9. Does the proposed rule or the RIA present evidence that the agency used the analysis?
There is very little analysis, so it is hard to conclude that the agency used much of the analysis. The reform proposals may be based on some kind of analysis of the effectiveness of various reforms that is not discussed at all in this document. One requirement—that states may not have legal barriers to use of information on student achievement to evaluate teachers—is directly linked to relevant research.
2/5
10. Did the agency maximize net benefits or explain why it chose another alternative?
Benefts are not calculated, so net benefits are not calculated either. The proposal identifies how to measure success—student acheivement—but did not estimate how these requirements or the spending would affect student achievement. The focus on reforms the department believes will be most effective could be interpreted as some kind of sensitivity to net benefits.
1/5
11. Does the proposed rule establish measures and goals that can be used to track the regulation's results in the future?

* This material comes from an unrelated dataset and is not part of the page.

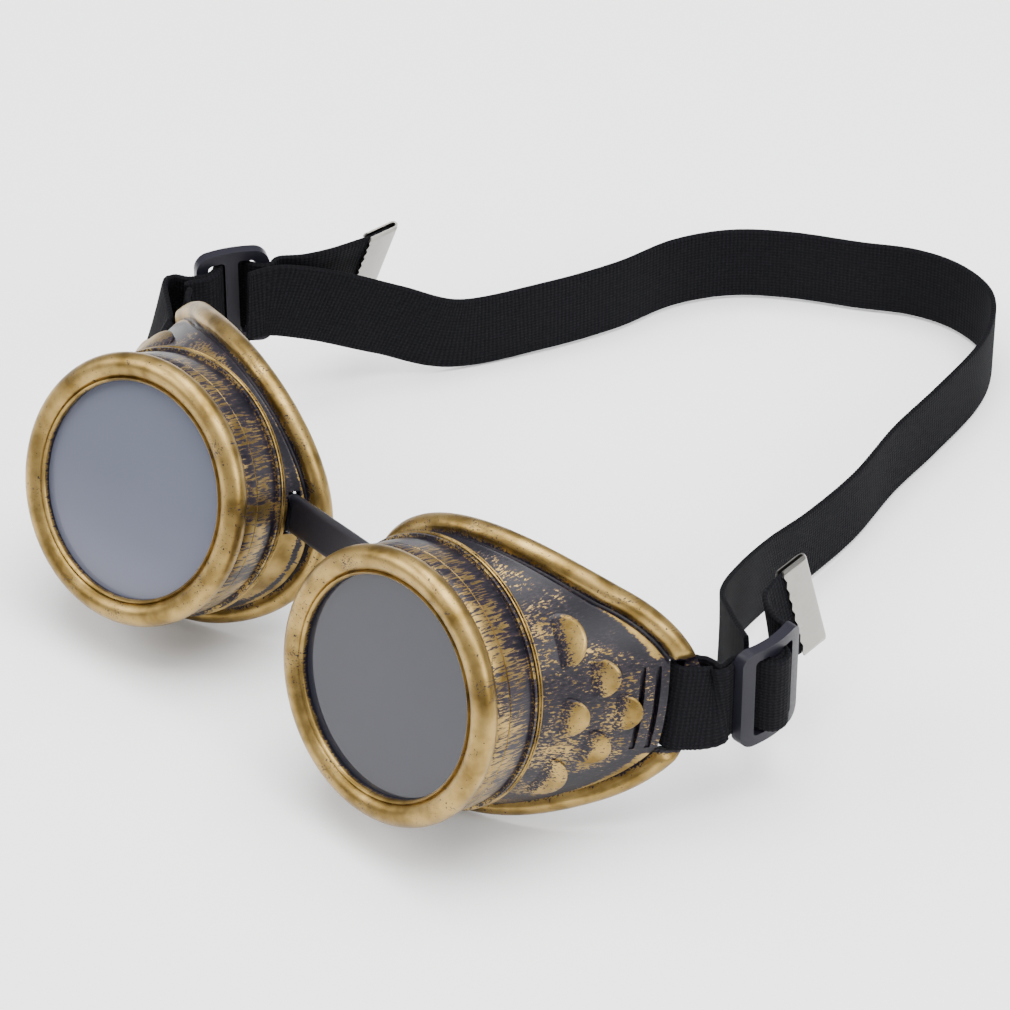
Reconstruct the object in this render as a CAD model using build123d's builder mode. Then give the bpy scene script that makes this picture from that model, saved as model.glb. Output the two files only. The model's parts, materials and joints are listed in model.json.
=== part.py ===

For criteria that involve future reforms, the proposal enumerates performance measures in some cases and requires states to develop performance measures in other cases. The enumerated performance measures are a mix of outcomes (eg, student achievement) and inputs/processes (eg, state funding for education). States must submit annual reports. States must agree to participate in a national evaluation of the program, if the department decides to conduct one, and the proposal seeks comment on whether states should be required to conduct their own evaluations. This is not quite a commitment to evaluate major outcomes in the future, but it's close.
3/5
12. Did the agency indicate what data it will use to assess the regulation's performance in the future and establish provisions for doing so?
The indicated performance measures show what types of data states are supposed to supply. The proposal also requires states to make their data available for evaluation of the program.